John Hemmen is a self-taught artist.  He was born in 1947 and was raised alongside his 5 siblings in Fullerton, California.  He spent his youth outdoors in that idyllic climate playing sports and wandering around the beaches, hills, and orange groves.  The intense light and color of that environment have stayed with him ever since.  At a young age he was good at drawing and was encouraged to draw in school, but he was always counseled to seek a more secure profession than one in the Arts.

 

John went to Pomona College where he developed an interest in zoology and literature.

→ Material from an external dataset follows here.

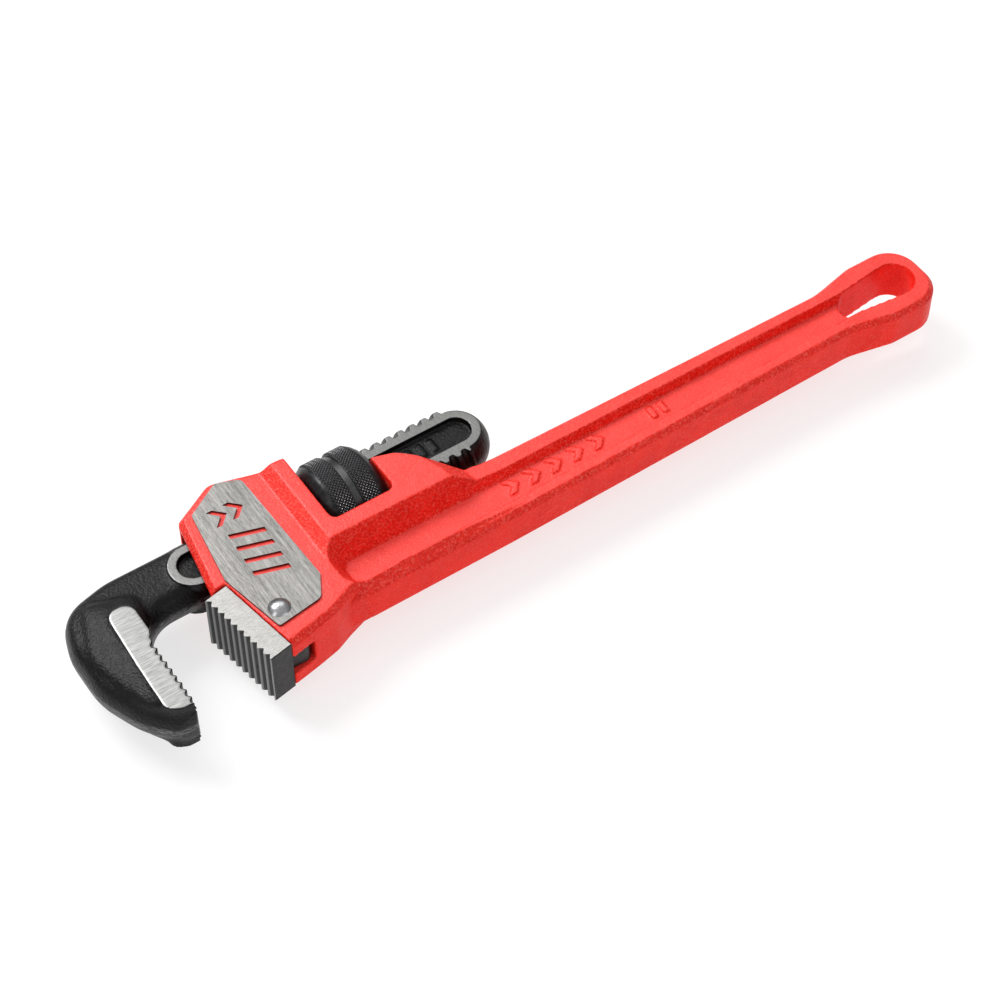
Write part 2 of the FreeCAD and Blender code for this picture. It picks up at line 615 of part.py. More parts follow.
def make_hook_jaw():
    body = make_hook_body()
    for side in (1, -1):
        body = body.fuse(make_pad(side))
    # rim round the near end of the pocket, standing out of the forged neck
    rim = Part.Face(pocket_outline(RIM_WIDTH, -SHANK_HALF)).extrude(Vec(0, 0, 2 * SHANK_HALF))
    body = body.fuse([make_shank(), rim])
    neck_low = SHANK_AXIS_Y - NECK_BELOW
    throat = [(HOOK_TOOTH_X, HOOK_TIP_Y - 9), (22.0, HOOK_TIP_Y - 9),
              (22.0, neck_low), (HOOK_TOOTH_X, neck_low)]
    cut_above = HOOK_HALF + 2
    mouth = prism(throat, [0, 0, 0, THROAT_R], -cut_above, cut_above)
    # only the hook side of the throat is trimmed, the shank's own teeth stay whole
    mouth = mouth.common(block((-60, HOOK_TIP_Y - 10, -cut_above),
                               (4.0, SHANK_AXIS_Y, cut_above)))
    body = body.cut(mouth)
    tooth_line = neck_low - THROAT_R - HOOK_TIP_Y + 2.0
    teeth = tooth_row((HOOK_TOOTH_X, HOOK_TIP_Y + tooth_line), (0, -1), (-1, 0),
                      tooth_line - 0.6, HOOK_HALF)
    body = body.cut(teeth)
    floor = SHANK_HALF - POCKET_DEPTH
    for sign in (1, -1):
        pocket = Part.Face(pocket_outline(0.0, sign * floor)).extrude(Vec(0, 0, sign * 9))
        body = body.cut(pocket)
    for i in range(3):
        bar = slanted_bar(MARK_X + 4.4 * i, SHANK_AXIS_Y - 2.6, 2.0, 5.2, 0.0)
        body = body.fuse(both_sides(prism(bar, 0.4, floor - 0.5, floor + MARK_HEIGHT)))
    return one_solid(body)


# ---- adjusting nut ---------------------------------------------------------------------------

def make_adjusting_nut():
    """Barrel with cone ends and a plain groove between two grip bands, threaded inside."""
    x0, x1 = NUT_FRONT, NUT_BACK
    band_1 = x0 + NUT_CONE
    groove_0 = band_1 + KNURL_WIDTH
    groove_1 = groove_0 + GROOVE_WIDTH
    band_2 = groove_1 + KNURL_WIDTH
    bore_r = THREAD_MINOR_R + THREAD_CLEARANCE
    nut = revolved([(x0, bore_r), (x1, bore_r), (x1, NUT_CONE_R), (band_2, NUT_R - 0.6),
                    (band_2, NUT_R), (groove_1, NUT_R), (groove_1, NUT_R - GROOVE_DEPTH),
                    (groove_0, NUT_R - GROOVE_DEPTH), (groove_0, NUT_R), (band_1, NUT_R),
                    (band_1, NUT_R - 0.6), (x0, NUT_CONE_R)])
    # thread valley: the shank's tooth plus the clearance on every side
    deep = THREAD_MAJOR_R + THREAD_CLEARANCE
    shallow = bore_r - 0.4
    rise = (THREAD_PITCH - THREAD_CREST - THREAD_ROOT) / 2 / (THREAD_MAJOR_R - THREAD_MINOR_R)
    tip = THREAD_CREST / 2 + THREAD_CLEARANCE
    base = tip + rise * (deep - shallow)
    # a tooth tip on the +Y edge lies half a pitch after each valley of the shank
    turns_before = math.floor((x0 - THREAD_START) / THREAD_PITCH)
    start = THREAD_START + (turns_before - 0.5) * THREAD_PITCH
    turns = math.ceil(NUT_LENGTH / THREAD_PITCH) + 2
    helix = Part.makeHelix(THREAD_PITCH, THREAD_PITCH, deep)
    section = Part.makePolygon([Vec(deep, 0, -tip), Vec(deep, 0, tip), Vec(shallow, 0, base),
                                Vec(shallow, 0, -base), Vec(deep, 0, -tip)])
    turn = Part.Wire(helix.Edges).makePipeShell([section], True, True)
    ridge = turn.fuse([turn.translated(Vec(0, 0, THREAD_PITCH * i)) for i in range(1, turns)])
    # stand the helix along +X with its start on the +Y side
    ridge.rotate(Vec(0, 0, 0), Vec(0, 0, 1), 90)
    ridge.rotate(Vec(0, 0, 0), Vec(0, 1, 0), 90)
    ridge.translate(Vec(start, SHANK_AXIS_Y, 0))
    return one_solid(nut.cut(ridge))


# ---- springs ---------------------------------------------------------------------------------

def make_flat_spring():
    """Strip that rests on the shank's teeth, with both ends turned away from it."""
    y = SHANK_AXIS_Y - THREAD_MAJOR_R - STRIP_GAP
    turned = y - STRIP_TURNED
    turn = 5.0
    outer = [Vec(STRIP_START, turned, 0), Vec(STRIP_START + turn, y, 0),
             Vec(STRIP_END - turn, y, 0), Vec(STRIP_END, turned, 0)]
    inner = [Vec(p.x, p.y - STRIP_THICKNESS, 0) for p in reversed(outer)]
    section = Part.Face(Part.makePolygon(outer + inner + outer[:1]))
    strip = section.extrude(Vec(0, 0, STRIP_HALF * 2))
    strip.translate(Vec(0, 0, -STRIP_HALF))
    return one_solid(strip)


def make_coil_spring():
    top = SHANK_AXIS_Y - THREAD_MAJOR_R - STRIP_GAP - STRIP_THICKNESS - COIL_END_GAP
    length = top - COIL_POCKET_FLOOR - COIL_WIRE - 2 * COIL_FLOOR_GAP
    helix = Part.makeHelix(length / COIL_TURNS, length, COIL_R)
    wire = Part.Wire([Part.Circle(Vec(COIL_R, 0, 0), Vec(0, 1, 0), COIL_WIRE / 2).toShape()])
    spring = Part.Wire(helix.Edges).makePipeShell([wire], True, True)
    spring.rotate(Vec(0, 0, 0), Vec(1, 0, 0), -90)
    spring.translate(Vec(COIL_X, COIL_POCKET_FLOOR + COIL_FLOOR_GAP + COIL_WIRE / 2, 0))
    return one_solid(spring)


# ---- put together ----------------------------------------------------------------------------

def make_pieces():
    badge_top, badge_bottom = make_badge_plates()
    return {
        "handle_housing": make_handle_housing(),
        "heel_jaw": make_heel_jaw(),
        "heel_jaw_pin": make_heel_jaw_pin(),
        "badge_plate_top": badge_top,
        "badge_plate_bottom": badge_bottom,
        "hook_jaw": make_hook_jaw(),
        "adjusting_nut": make_adjusting_nut(),
        "flat_spring": make_flat_spring(),
        "coil_spring": make_coil_spring(),
    }


pieces = make_pieces()
box = Part.makeCompound(list(pieces.values())).optimalBoundingBox(False)
ORIGIN_SHIFT = Vec(-(box.XMin + box.XMax) / 2, -(box.YMin + box.YMax) / 2, -box.ZMin)
for name, piece in pieces.items():
    piece.translate(ORIGIN_SHIFT)
    piece.exportStep("parts/" + name + ".step")
    print(name, "valid" if piece.isValid() else "NOT VALID", round(piece.Volume), "mm3",
          len(piece.Faces), "faces")
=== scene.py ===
import math

import bmesh
import bpy
import numpy as np
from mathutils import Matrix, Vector


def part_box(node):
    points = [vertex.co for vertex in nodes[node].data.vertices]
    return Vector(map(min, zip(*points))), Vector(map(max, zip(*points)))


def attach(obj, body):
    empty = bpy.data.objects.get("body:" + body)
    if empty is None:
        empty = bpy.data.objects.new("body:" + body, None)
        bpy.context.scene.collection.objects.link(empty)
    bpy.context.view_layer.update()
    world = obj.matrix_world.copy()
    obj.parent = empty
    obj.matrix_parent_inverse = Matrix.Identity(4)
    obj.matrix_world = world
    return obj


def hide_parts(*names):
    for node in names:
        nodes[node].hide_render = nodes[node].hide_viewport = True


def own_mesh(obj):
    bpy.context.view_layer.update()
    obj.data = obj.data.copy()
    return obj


# Adjustable pipe wrench. Metres, in the CAD's frame: +X to the tail, +Y to the nut, +Z up.
# The casting and the forging are the CAD's own shapes, remeshed and relaxed so that their
# edges are soft. The nut is made anew, with its knurl as real geometry. The coil spring is a
# copy with a mesh of its own. All other pieces are the CAD's, with new materials.

MM = 0.001

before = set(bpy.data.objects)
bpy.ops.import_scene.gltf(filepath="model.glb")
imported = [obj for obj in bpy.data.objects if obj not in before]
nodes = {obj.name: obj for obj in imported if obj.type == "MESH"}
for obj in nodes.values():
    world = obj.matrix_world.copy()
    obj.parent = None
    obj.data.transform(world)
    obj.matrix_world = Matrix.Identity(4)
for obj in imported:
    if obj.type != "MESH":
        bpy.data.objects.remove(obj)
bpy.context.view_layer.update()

# ---- places read from the frame ------------------------------------------------------------

nut_low, nut_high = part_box("adjusting_nut")
hook_low, hook_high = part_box("hook_jaw")
heel_low, heel_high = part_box("heel_jaw")
MID_Z = (nut_low[2] + nut_high[2]) / 2
AXIS_Y = (nut_low[1] + nut_high[1]) / 2
NUT_FRONT, NUT_BACK = nut_low[0], nut_high[0]
NUT_R = (nut_high[1] - nut_low[1]) / 2
HOOK_PAD = hook_high[2] - MID_Z
HEEL_TOP = heel_high[2] - MID_Z
SHANK_FLAT = 7.7 * MM                   # mid-plane to the shank's machined sides
CREST_Y = AXIS_Y + 15.5 * MM            # where the ridge beside the nut starts to round off
HEEL_TILT = math.radians(10.0)
HEEL_ROW = 30.9 * MM                    # length of the heel jaw's tooth row along Y

# hook, measured from its outermost point along X and from the shank's axis along Y
PAD_REGION_END = 38.0 * MM              # the machined sides lie behind this
FORGED_END = 47.0 * MM                  # the forged surface fades out before this
POCKET_CENTRE = 48.8 * MM               # middle of the rim round the pocket's near end
RIM_R = 8.7 * MM
TEETH_START = 20.5 * MM
TEETH_BELOW = -20.5 * MM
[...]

He also underwent his political awakening as this was the period of the Vietnam War and the Civil Rights Movement.  After college, John was a VISTA volunteer in Vermont, working in the War on Poverty and trying to help people.  The things he saw there rekindled his interest in the visual arts and he started teaching himself how to paint.  Then he decided that he could help people the most by being a doctor, so he gave up this early interest in painting and pursued his dream of being a doctor.  He went to Medical School at the University of California, Davis, then practiced with the Public Health Service in New Mexico and Washington, then settled near Seattle and worked as an Emergency Physician for 30 years.

 

The demands of practicing medicine were great but John was determined not to be consumed by this vocation.  He chose Emergency Medicine because it is characterized by intense periods of work alternating with periods of time off to do other things.  This time off was used in his early career to build houses and landscapes, travel, engage in outdoor sports, and help raise his young family.  By his mid-thirties a yearning for more artistic expression began to take hold and he started to draw and paint with a commitment that was constant.  He has been painting steadily since 1985 and has compiled a large body of work.  Although he has had several one-man shows he has not pursued this avenue yet for getting his work out to the public.  Instead, he has been content to keep producing it, choosing instead to let his inner muse be uninfluenced by an established artistic world or public.  Now that he has finished his career and retired from the practice of Medicine, he has decided the time is right to devote his life to making Art and showing it.
  
John’s work is largely narrative in style, with the story usually shown in a representational format, and with color used to help express the work.  The subject matter runs in various themes which rotate according to interest.  More concentrated depictions go into the portraits and landscapes where detail matters in rendering things like they appear.  This gets tedious and the need for imagination to go wild intervenes and images from the head come out onto the work.  These appear more in the abstract and free-form works. Always the themes reappear, especially the fish and the northwest landscapes because that is omnipresent in John's life.